• Par souci de protection du salarié, la jurisprudence de la Chambre sociale de la Cour de cassation n’hésite pas à accroitre sa sévérité face à des hypothèses de harcèlement au travail.

     

    L’arrêt récent rendu le 11 mars 2015 en est un bon exemple (Cass, Soc, 11 mars 2015, n°13-18.603).

     

    En l’espèce, une salariée, victime de harcèlement moral et sexuel de la part de son supérieur hiérarchique direct, a pris acte de la rupture de son contrat de travail et saisi le Conseil de prud’hommes. Devant cette juridiction, elle arguait d’un manquement de son employeur à son obligation de sécurité.

     

    L’employeur, qui ne contestait pas la réalité des faits de harcèlement sexuel et moral commis par son préposé, tentait d’écarter sa propre responsabilité en indiquant qu’il n’avait eu connaissance de ces faits qu’avec la dénonciation qui lui en avait été faite, et qu’il avait aussitôt pris les mesures appropriées et sanctionné l’auteur en prononçant son licenciement pour faute grave.

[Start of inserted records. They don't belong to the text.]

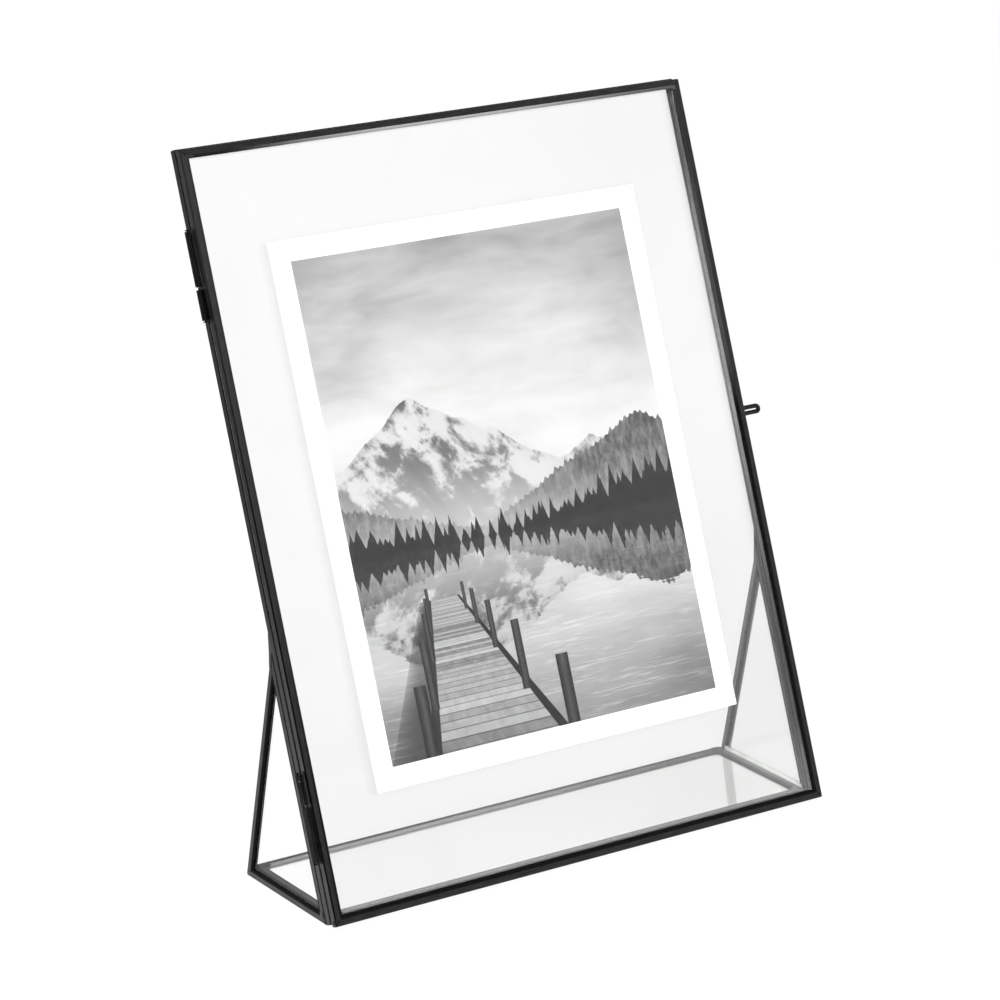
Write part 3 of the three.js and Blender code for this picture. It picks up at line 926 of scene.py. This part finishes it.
def floor_material():
    """Pale paper. Looked at, it is white, and so it is through the panes but for a painted shadow in the
    patch under the base, darker to the right. In mirrored rays it is a painted pool of light that fades to
    the room's tone."""
    material = bpy.data.materials.new("floor")
    material.use_nodes = True
    tree = material.node_tree
    tree.nodes.clear()
    output = tree.nodes.new("ShaderNodeOutputMaterial")
    paper = tree.nodes.new("ShaderNodeBsdfDiffuse")
    paper.inputs["Color"].default_value = (0.86, 0.86, 0.86, 1)
    light = tree.nodes.new("ShaderNodeEmission")
    seen, glossy = background_share(tree)
    mix = tree.nodes.new("ShaderNodeMixShader")
    place = tree.nodes.new("ShaderNodeTexCoord")
    length = tree.nodes.new("ShaderNodeVectorMath")
    length.operation = "LENGTH"
    tree.links.new(place.outputs["Object"], length.inputs[0])
    away = Num(tree, length.outputs["Value"])
    split = tree.nodes.new("ShaderNodeSeparateXYZ")
    tree.links.new(place.outputs["Object"], split.inputs[0])
    x, y = (Num(tree, split.outputs[k]) for k in range(2))
    rim = 0.012
    wide, deep = BASE_HALF_WIDTH * MM, BASE_DEPTH * MM / 2
    # The patch under the base, which through the panes holds a painted shadow, darker to the right.
    under = x.size().ramp(wide - rim, wide + rim, 1.0, 0.0)
    under = under * (y - deep).size().ramp(deep - rim, deep + rim, 1.0, 0.0)
    through = Num(tree, tree.nodes.new("ShaderNodeLightPath").outputs["Is Transmission Ray"])
    below = (under * through).mix(1.03, x.ramp(-0.03, 0.1, 0.95, 0.86))
    # Mirrored rays see a painted pool of light, bright near the object and fading away from it.
    strength = seen.mix(away.ramp(0.18, 0.52, 1.38, 0.36), below)
    tree.links.new(strength.socket, light.inputs["Strength"])
    share = seen.high(glossy) * 0.93
    tree.links.new(share.socket, mix.inputs[0])
    tree.links.new(paper.outputs[0], mix.inputs[1])
    tree.links.new(light.outputs[0], mix.inputs[2])
    tree.links.new(mix.outputs[0], output.inputs["Surface"])
    return material


floor_mesh.materials.append(floor_material())

# The world: white where it is looked at. In the metal and glass it is a window to the right and a bright
# room behind, and elsewhere an even dim light.
AMBIENT = 0.4
world = bpy.data.worlds.new("studio")
bpy.context.scene.world = world
world.use_nodes = True
tree = world.node_tree
tree.nodes.clear()
world_output = tree.nodes.new("ShaderNodeOutputWorld")
light = tree.nodes.new("ShaderNodeBackground")
seen, glossy = background_share(tree)
direction = tree.nodes.new("ShaderNodeTexCoord")
split = tree.nodes.new("ShaderNodeSeparateXYZ")
tree.links.new(direction.outputs["Generated"], split.inputs[0])
right, back, height = (Num(tree, split.outputs[k]) for k in range(3))
window = right.ramp(0.0, 0.42, 0.32, 1.0) * height.ramp(0.42, 0.6, 1.0, 0.0)
window = window * height.ramp(0.16, 0.4, 0.92, 1.32) + 0.03
mirrored = back.ramp(0.0, 0.25).mix(window, height.ramp(0.5, 0.8, 1.2, 0.1))
through = Num(tree, tree.nodes.new("ShaderNodeLightPath").outputs["Is Transmission Ray"])
rising = through * height.ramp(0.06, 0.18)
strength = rising.mix(seen.mix(glossy.mix(AMBIENT, mirrored), 1.0), mirrored)
light.inputs["Color"].default_value = (1, 1, 1, 1)
tree.links.new(strength.socket, light.inputs["Strength"])
tree.links.new(light.outputs[0], world_output.inputs["Surface"])


def area_lamp(name, place, aim, size, power):
    data = bpy.data.lights.new(name, "AREA")
    data.shape = "RECTANGLE"
    data.size, data.size_y = size
    data.energy = power
    lamp = bpy.data.objects.new(name, data)
    lamp.location = place
    lamp.rotation_euler = (Vector(aim) - Vector(place)).to_track_quat("-Z", "Y").to_euler()
    lamp.visible_camera = lamp.visible_glossy = False
    bpy.context.scene.collection.objects.link(lamp)
    return lamp


area_lamp("key", (-0.9, -1.5, 1.5), (0, 0, 0.12), (1.2, 1.2), 32)
area_lamp("fill", (0.9, -0.5, 1.7), (0, 0, 0.12), (1.0, 1.4), 16)
area_lamp("back", (-0.9, 1.6, 1.3), (0, 0.03, 0.12), (1.2, 1.2), 20)

# The camera, from a fit to the frame's own corners
AZIMUTH, ELEVATION = math.radians(34.343), math.radians(17.773)
FOCAL_PIXELS, IMAGE_PIXELS, SENSOR = 4012.87, 1000, 36.0
CENTRE_SHIFT = (39.015, -2.033)
TARGET = Vector((0.0, 0.023, 0.131))
DISTANCE = 1.441692
camera_data = bpy.data.cameras.new("camera")
camera_data.sensor_width = SENSOR
camera_data.lens = FOCAL_PIXELS * SENSOR / IMAGE_PIXELS
camera_data.shift_x = -CENTRE_SHIFT[0] / IMAGE_PIXELS
camera_data.shift_y = CENTRE_SHIFT[1] / IMAGE_PIXELS
camera_data.clip_start = 0.05
camera = bpy.data.objects.new("camera", camera_data)
looking = Vector((
    math.sin(AZIMUTH) * math.cos(ELEVATION),
    math.cos(AZIMUTH) * math.cos(ELEVATION),
    -math.sin(ELEVATION),
))
camera.location = TARGET - looking * DISTANCE
camera.rotation_euler = looking.to_track_quat("-Z", "Y").to_euler()
bpy.context.scene.collection.objects.link(camera)
bpy.context.scene.camera = camera
bpy.context.scene.view_settings.view_transform = "Standard"
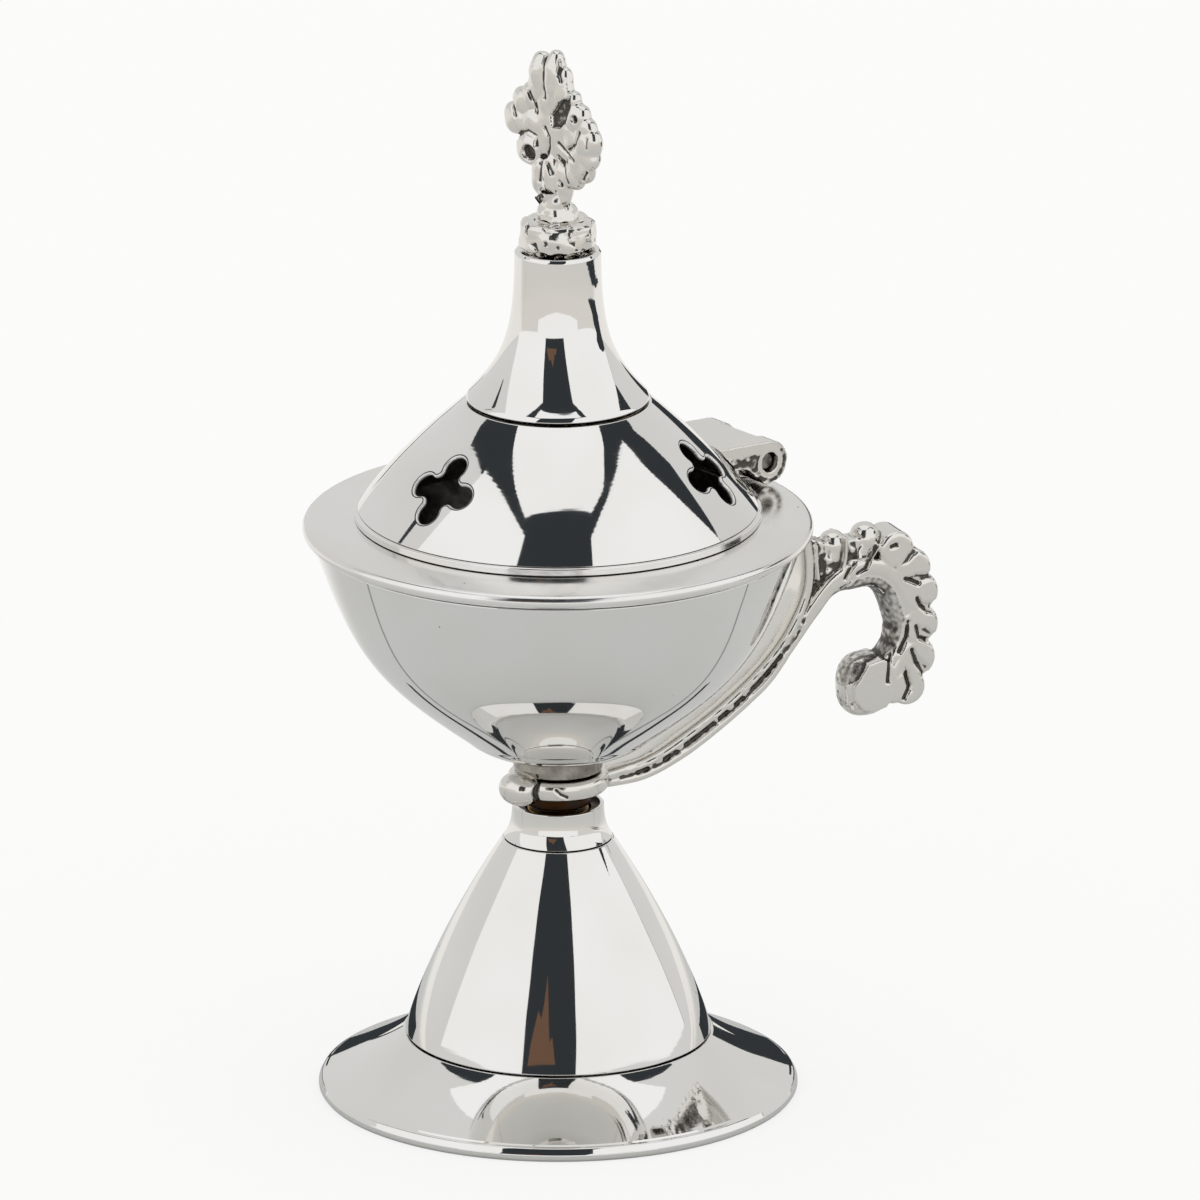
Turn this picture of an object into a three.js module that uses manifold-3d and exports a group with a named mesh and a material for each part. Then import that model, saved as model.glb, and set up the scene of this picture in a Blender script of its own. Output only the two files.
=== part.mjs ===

Dès lors, il aurait pris les mesures nécessaires à la protection de la salariée de telle sorte qu’il n’aurait pas manqué à son obligation de sécurité.

     

    Image article indifférence réaction de l'employeur au harcèlement

                            

    La Cour de cassation choisit de casser l’arrêt d’appel qui avait donné raison à l’employeur, retenant que « l’employeur, tenu d’une obligation de sécurité de résultat en matière de protection de la santé et de la sécurité des travailleurs, manque à cette obligation lorsqu’un salarié est victime sur le lieu de travail d’agissements de harcèlement moral ou sexuel exercés par l’un ou l’autre de ses salariés, quand bien même il aurait pris des mesures pour faire cesser ces agissements ».

     

    Cette solution repose sur la distinction fondamentale entre une obligation de sécurité de moyens et une obligation de sécurité de résultat.

     

    Une obligation de sécurité de moyens n’impose pas à l’employeur d’obtenir effectivement la sécurité de ses salariés, mais simplement de prendre toutes les mesures propres à éviter la survenance d’un risque. Si ce risque survient malgré tout, l’employeur ne sera pas civilement responsable si toutes les mesures de prévention avaient été prises.

     

    Au contraire, une obligation de sécurité de résultat impose à l’employeur d’assurer la sécurité effective de ses salariés, un manquement étant constitué dès lors qu’un risque se réalise, quand bien même il aurait pris toutes les mesures possibles permettant de l’éviter.

     

    Sans surprise, l’arrêt commenté prend position en faveur de la seconde option, et retient qu’en matière de sécurité des travailleurs, l’employeur est soumis à une obligation de résultat.

     

    Dans un second temps, la haute juridiction conclut son arrêt en affirmant « qu’en statuant comme elle l’a fait, alors qu’elle constatait que la salariée avait été victime d’un harcèlement moral et sexuel dans l’entreprise, la Cour d’appel à laquelle il appartenait dès lors d’apprécier si ce manquement avait empêché la poursuite du contrat de travail, a violé les textes susvisés [imposant à l’employeur une obligation de sécurité] ».

     

    Elle rappelle donc clairement que le seul critère permettant de déterminer si une prise d’acte de la rupture du contrat de travail était justifiée ou non reste donc celui de la gravité du manquement rendant impossible la poursuite de ce contrat, peu importe le comportement de l’employeur.